Quand on s’intéresse aux études de psychologie sociale sur les dynamiques de groupe, on note beaucoup d’apports venant du domaine de la thérapie et de la psychanalyse. Nous n’allons pas nous attarder ici sur ces études, peut-être simple- ment noter que la dimension thérapeutique joue probablement aussi un rôle permanent dans les dynamiques de groupe qui n’ont pas cette vocation première. C’est-à-dire que le groupe peut nous faire du bien, nous changer les idées, nous apporter des moments détendus, inattendus, nous déplacer vers d’autres points de vue, d’autres préoccupations, bref nous sortir un peu de nous-mêmes : nous éduquer donc, au sens étymologique, mais aussi nous soigner, n’ayons pas peur du mot. L’éducation permanente est peut-être, en arrière-plan, une médecine douce, une thérapie de fond dont tout le monde a besoin. Bien que l’héritage socioculturel nous ait habitués à la rapprocher des domaines politique, social, culturel et pédagogique, il n’est pas impossible que l’éducation populaire renferme aussi une dimension « sanitaire », une forme de « care » (soin). En particulier dans ce contexte de pandémie et de confinement. En tout cas, la question mérite d’être posée.

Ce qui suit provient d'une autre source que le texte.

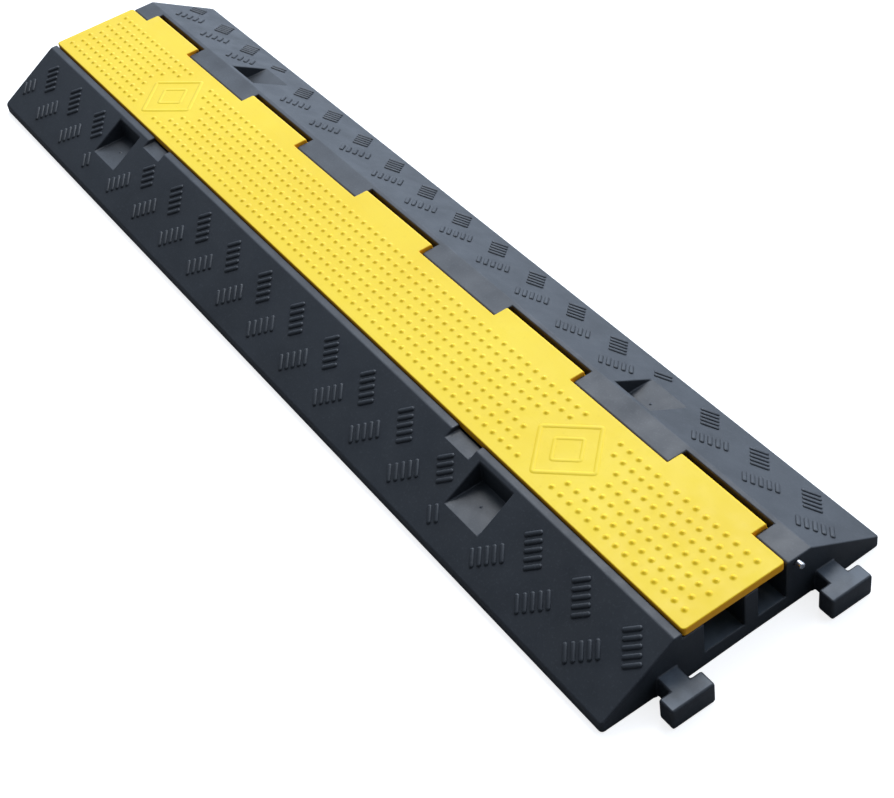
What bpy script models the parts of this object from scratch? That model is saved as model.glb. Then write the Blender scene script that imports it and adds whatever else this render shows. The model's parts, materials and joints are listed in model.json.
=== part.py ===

Un levier pour nos pensées et nos actions
Plus largement, les enjeux soulevés par le très vaste champ de recherches sur la dynamique des groupes concernent le rapport entre les individus et les groupes auxquels ils appartiennent. Par exemple, dans quelle mesure nous subissons l’influence de la vie du groupe.
« Ce que pensent, ce que disent, ce que font les membres des groupes auxquels nous appartenons ou auxquels nous nous référons exerce incontestablement une grande influence sur nos propres choix. Est-ce à dire que la vie de groupe correspond forcément à une sorte d’embrigadement plus ou moins forcé ou consenti, et à une dépersonnalisation4 ? »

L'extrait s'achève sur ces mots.